The first thing we did was identify exactly where in the van we wanted the fan to be located. We chose to place the fan centered in the first flat section of the roof away from the front of the van. This position would maximize ventilation when cooking as well as minimize noise while we were sleeping.
We then used painters tape to mark off a square on the inside of the van, roughly where we would be cutting the hole for the fan. Our next step was to measure a centered 14"x14" square and pencil that on top of the painters tape. None of the edges of your penciled square should be touching the raised ribs on the ceiling. Next we placed a line of painters tape directly down the center of the square (running front to back of the van) and made a mark at 7". We used our cordless drill and a 3/8" bit to drill a hole from the inside of the van right on that 7" mark. Now we know exactly where the center of the van opening should be when we get on the roof and start the real work! Key Tip: measure, re-measure, then measure once more! Once that hole is made, there's no going back... so you want to make sure you are making it in the right location.

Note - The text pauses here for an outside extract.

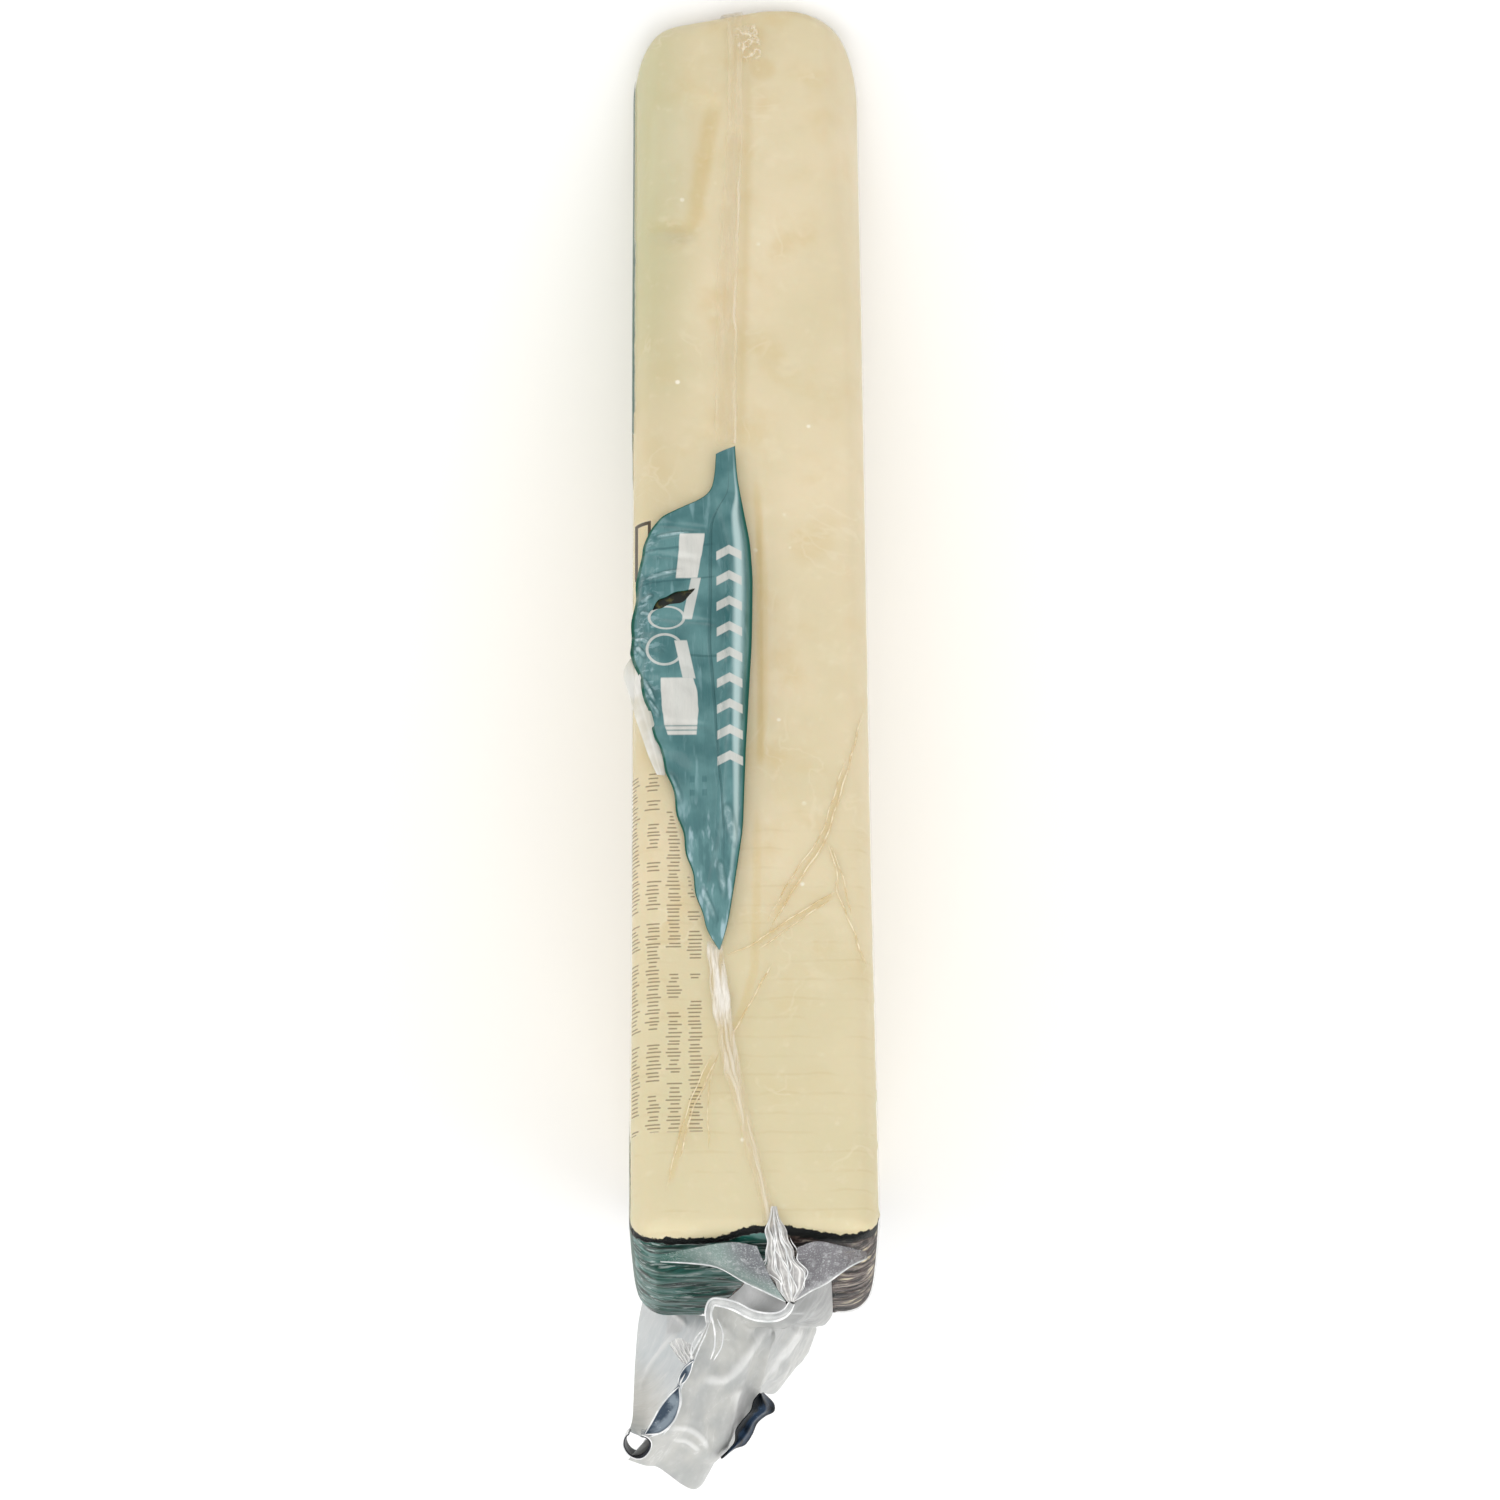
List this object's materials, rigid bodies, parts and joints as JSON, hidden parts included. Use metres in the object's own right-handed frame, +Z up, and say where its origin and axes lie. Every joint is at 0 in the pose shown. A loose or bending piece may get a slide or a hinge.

Take to the roof! Make sure to only put your weight over the crossbeams that run from left to right of the van. We marked them with painters tape based on a great suggestion from Home Sweet Van.
We located the hole previously drilled at the 7" mark from the inside of the van and measured 7" out from the hole in each direction and marked those spots. Next we placed painters tape in a square, covering these marks, to roughly identify where we would be cutting. We then placed the adapter on the roof ribs with the hole directly in the center of the adapter and traced the interior of the adapter onto the painters tape. We now have a perfectly centered 14"x14" square!
Our next step was to drill holes in the corners of the square to both start the jigsaw as well as make the turns easier. We started with a 1/8" drill bit then moved right up to a 3/8". Key Tip: You want the corner holes to touch the corners of the square. You are now ready to cut a big hole in your perfectly fine van! When cutting the hole, we had best results keeping the saw blade on high, but slowly moving the saw across the lines. Stop after cutting each side and duct tape 2-3 spots on both the top and bottom of the side you just cut to ensure the metal doesn't move during the next cut.
From the top of the van, vacuum as many of the metal shavings as you can see. These small pieces of metal can cause major rust issues down the road if left alone. The next step is to use sandpaper and a metal file to smooth down the edges of the fan opening. We did not drill our corners close enough, so needed to use a dremel tool to smooth some bigger metal burs in the corners. Once the fan opening is smooth, we used white Rustoleum paint to cover the now exposed edges.
Time to get back on the roof! We lined up the adapter over our fresh hole in the roof and set the fan flange (piece of the fan that sits on top of the adapter) in place. IMPORTANT - the metal clips on the fan flange must be facing the sides of the van, not front to back. We then set the fan unit in place to ensure everything we've done to this point has been correct. Fits like a glove! We took the fan unit out and placed aside for now.
Still on the roof, with the adapter and flange in place, we drilled pilot holes in the 16 locations around the perimeter of the fan flange. We sanded and filed the holes, vacuumed the metal shavings and painted with Rustoleum on both the top and bottom.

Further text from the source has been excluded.